I apologise for the antagonism of the view but my reaction to the critics is a kind of 'So what?' It seems to me to be largely irrelevant and phrases like potential critical aggregate, I find veritably depressing. So, yes that was I'm sure possibly indecipherable and rambling but in recompense here's an interview with one of the most sparkling imaginations on the planet, and an antidote to the dried-up age, Victor Pelevin:
http://www.bombsite.com/pelevin/pelevin.html

Richard said...

Well, ok; I'm still not sure I know entirely what you mean. But, please note that, in a sense, I was opposing what Ozick was saying (though I agreed with her call for more criticism) with what Frye seemed to be trying to develop.
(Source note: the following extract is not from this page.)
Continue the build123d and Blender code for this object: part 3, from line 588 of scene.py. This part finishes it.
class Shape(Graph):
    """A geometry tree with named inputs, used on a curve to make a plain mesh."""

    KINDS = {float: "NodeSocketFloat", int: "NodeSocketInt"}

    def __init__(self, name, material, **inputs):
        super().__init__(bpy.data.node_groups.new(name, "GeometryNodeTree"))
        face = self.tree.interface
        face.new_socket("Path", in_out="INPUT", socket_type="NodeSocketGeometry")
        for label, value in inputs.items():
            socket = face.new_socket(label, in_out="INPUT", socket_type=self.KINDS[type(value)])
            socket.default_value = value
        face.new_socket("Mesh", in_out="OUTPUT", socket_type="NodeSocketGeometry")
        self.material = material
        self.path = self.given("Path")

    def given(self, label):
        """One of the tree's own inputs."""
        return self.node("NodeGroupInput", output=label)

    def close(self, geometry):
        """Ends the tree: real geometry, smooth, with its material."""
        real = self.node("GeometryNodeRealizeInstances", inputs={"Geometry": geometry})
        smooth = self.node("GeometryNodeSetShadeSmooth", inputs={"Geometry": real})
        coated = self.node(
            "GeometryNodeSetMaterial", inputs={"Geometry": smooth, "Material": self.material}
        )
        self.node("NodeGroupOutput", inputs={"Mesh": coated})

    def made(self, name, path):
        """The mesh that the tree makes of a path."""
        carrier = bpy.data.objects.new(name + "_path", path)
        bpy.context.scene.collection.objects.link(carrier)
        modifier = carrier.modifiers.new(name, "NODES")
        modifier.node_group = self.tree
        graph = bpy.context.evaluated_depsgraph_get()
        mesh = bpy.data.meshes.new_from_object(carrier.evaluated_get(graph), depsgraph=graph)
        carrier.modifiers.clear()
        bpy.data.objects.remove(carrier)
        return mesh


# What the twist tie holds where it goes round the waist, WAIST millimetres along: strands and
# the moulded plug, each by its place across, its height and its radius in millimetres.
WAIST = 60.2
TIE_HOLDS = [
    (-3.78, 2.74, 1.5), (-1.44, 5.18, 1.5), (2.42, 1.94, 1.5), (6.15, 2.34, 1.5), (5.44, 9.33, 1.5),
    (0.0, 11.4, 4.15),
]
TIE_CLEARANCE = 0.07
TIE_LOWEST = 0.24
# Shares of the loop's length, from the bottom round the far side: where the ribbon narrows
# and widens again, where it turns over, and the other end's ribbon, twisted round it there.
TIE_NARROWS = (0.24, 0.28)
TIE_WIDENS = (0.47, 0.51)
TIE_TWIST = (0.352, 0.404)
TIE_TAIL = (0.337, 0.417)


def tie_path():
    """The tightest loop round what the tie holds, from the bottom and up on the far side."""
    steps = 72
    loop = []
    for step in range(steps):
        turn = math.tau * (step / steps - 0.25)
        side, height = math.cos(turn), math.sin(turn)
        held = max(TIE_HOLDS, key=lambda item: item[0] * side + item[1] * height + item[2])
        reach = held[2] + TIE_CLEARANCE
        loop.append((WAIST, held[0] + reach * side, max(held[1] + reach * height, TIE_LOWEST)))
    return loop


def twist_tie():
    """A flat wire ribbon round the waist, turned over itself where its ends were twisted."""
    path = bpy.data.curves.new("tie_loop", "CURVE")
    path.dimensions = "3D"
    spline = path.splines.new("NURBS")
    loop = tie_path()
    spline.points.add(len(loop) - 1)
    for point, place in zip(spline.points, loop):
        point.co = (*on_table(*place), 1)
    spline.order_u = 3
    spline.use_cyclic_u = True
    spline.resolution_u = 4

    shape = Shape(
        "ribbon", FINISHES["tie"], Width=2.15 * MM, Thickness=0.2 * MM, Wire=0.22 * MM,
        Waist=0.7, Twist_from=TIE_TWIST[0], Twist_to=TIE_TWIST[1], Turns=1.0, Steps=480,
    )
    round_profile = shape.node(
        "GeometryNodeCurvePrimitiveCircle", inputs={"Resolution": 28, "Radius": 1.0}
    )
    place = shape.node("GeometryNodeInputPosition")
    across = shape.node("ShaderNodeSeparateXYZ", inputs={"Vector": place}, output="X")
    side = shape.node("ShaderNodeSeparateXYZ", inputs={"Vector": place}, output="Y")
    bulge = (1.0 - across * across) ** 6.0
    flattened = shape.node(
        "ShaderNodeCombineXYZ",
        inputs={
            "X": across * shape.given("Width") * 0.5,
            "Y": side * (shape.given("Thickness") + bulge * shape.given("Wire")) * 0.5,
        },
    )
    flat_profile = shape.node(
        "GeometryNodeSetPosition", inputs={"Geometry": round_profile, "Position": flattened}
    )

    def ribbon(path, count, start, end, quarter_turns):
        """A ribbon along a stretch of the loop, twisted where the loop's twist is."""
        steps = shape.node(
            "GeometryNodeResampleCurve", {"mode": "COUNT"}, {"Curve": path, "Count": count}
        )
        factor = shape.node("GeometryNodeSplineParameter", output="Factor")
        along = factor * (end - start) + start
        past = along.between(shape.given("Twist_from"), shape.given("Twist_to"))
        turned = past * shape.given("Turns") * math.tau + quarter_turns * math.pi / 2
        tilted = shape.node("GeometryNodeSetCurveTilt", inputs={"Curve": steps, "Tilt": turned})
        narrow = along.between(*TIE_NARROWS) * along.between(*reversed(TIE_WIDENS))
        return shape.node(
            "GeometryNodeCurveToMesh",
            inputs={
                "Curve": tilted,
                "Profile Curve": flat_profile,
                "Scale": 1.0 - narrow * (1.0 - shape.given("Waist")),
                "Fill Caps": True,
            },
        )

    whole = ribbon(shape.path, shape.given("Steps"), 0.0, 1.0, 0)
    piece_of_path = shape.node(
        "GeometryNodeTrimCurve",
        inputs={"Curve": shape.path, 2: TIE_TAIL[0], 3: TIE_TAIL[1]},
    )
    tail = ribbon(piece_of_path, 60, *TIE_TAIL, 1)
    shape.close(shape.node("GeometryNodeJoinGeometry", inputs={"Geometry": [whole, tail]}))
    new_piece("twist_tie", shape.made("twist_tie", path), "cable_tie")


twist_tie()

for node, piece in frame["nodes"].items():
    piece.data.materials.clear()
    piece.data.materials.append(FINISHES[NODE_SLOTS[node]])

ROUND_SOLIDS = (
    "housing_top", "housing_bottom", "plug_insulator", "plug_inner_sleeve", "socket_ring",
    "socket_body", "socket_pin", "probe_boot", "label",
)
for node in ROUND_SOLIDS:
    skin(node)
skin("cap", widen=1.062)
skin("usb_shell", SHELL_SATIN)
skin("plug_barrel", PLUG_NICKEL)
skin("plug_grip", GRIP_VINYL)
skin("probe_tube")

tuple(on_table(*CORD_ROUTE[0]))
Thanks for the link; I'll take a look at it.

Anonymous said...

Just to quickly add, I'd need to properly peruse your piece but to say that I'd agree with what you say about Sontag. What you highlight is of interest but the kind of What the novel should be in this age, or why the novel is still important stuff seems pretty tedious stuff. One can imagine the "Well thank goodness for that, we can feel a comforting glow about the relevance of the artistic experience/novel etc" respones from those in need of such validation.
Finally to go back to that 'potential critical aggregate' phrase; I could imagine it coming from a Microsoft 5 year business plan or some such. What happens, I wonder, upon arriving at this wondrous stage. "And then the proletariat will rise up en masse." More apologies...

Anonymous said...

Carl from Zoilus.com here. I mostly want to thank you for engaging these issues; they're very prominent in my concerns, as a critic (of music, mostly, rather than literature, but I prefer to think of it all as "culture") these days. But I don't feel that Frye's idea of a "scientific" criticism is very helpful right now. That model derives from what I think is a status-seeking emulation of the power source of the 20th (and 21st, but less so) centuries. Much like psychoanalysis, I think, was valuable in its own right, but was broken on the altar of its own worship of science - neuroscience is going to serve as a useful reality check, but psychoanalysis deals with social-psychological dynamics that I think are beyond the reach of brain scans, and our betrayals of our supposed authentic selves require a philosophical language that can't be reduced to neurons, I feel sure. And so it is with literature - we need to mobilize arguments about what is morally and artistically valuable much more than we need an ubertheory of artistic change and interpretation. That requires a serious engagement between caring readers/listeners/viewers, and its rightness and wrongness, beyond the basic requirements of rigour and honesty, is less important. The critical aspect is that our subjectivity can be conditioned, and interrogated in its conditioning; that art can be called into question on intellectual and emotional terms that aren't only about pleasure and power; and that something about this activity is fundamentally human. Criticism is not a religion and it's not a science; it's a literature, the literature of marginalia and contest, and it should be loved as an enterprise in its own right. So let's have more of it, yes, but better, too. And not just in academic-field jousting, but as a loving and mutual way of life.

Richard said...

Hi Carl. Thanks for reading, and thanks for the interesting comment.

I haven't yet made it any further into Frye's book, but I will say that I feel a certain ambivalence myself. I'm unsure of my own position--even in the area of critics taking a position. So I'm still working this stuff out.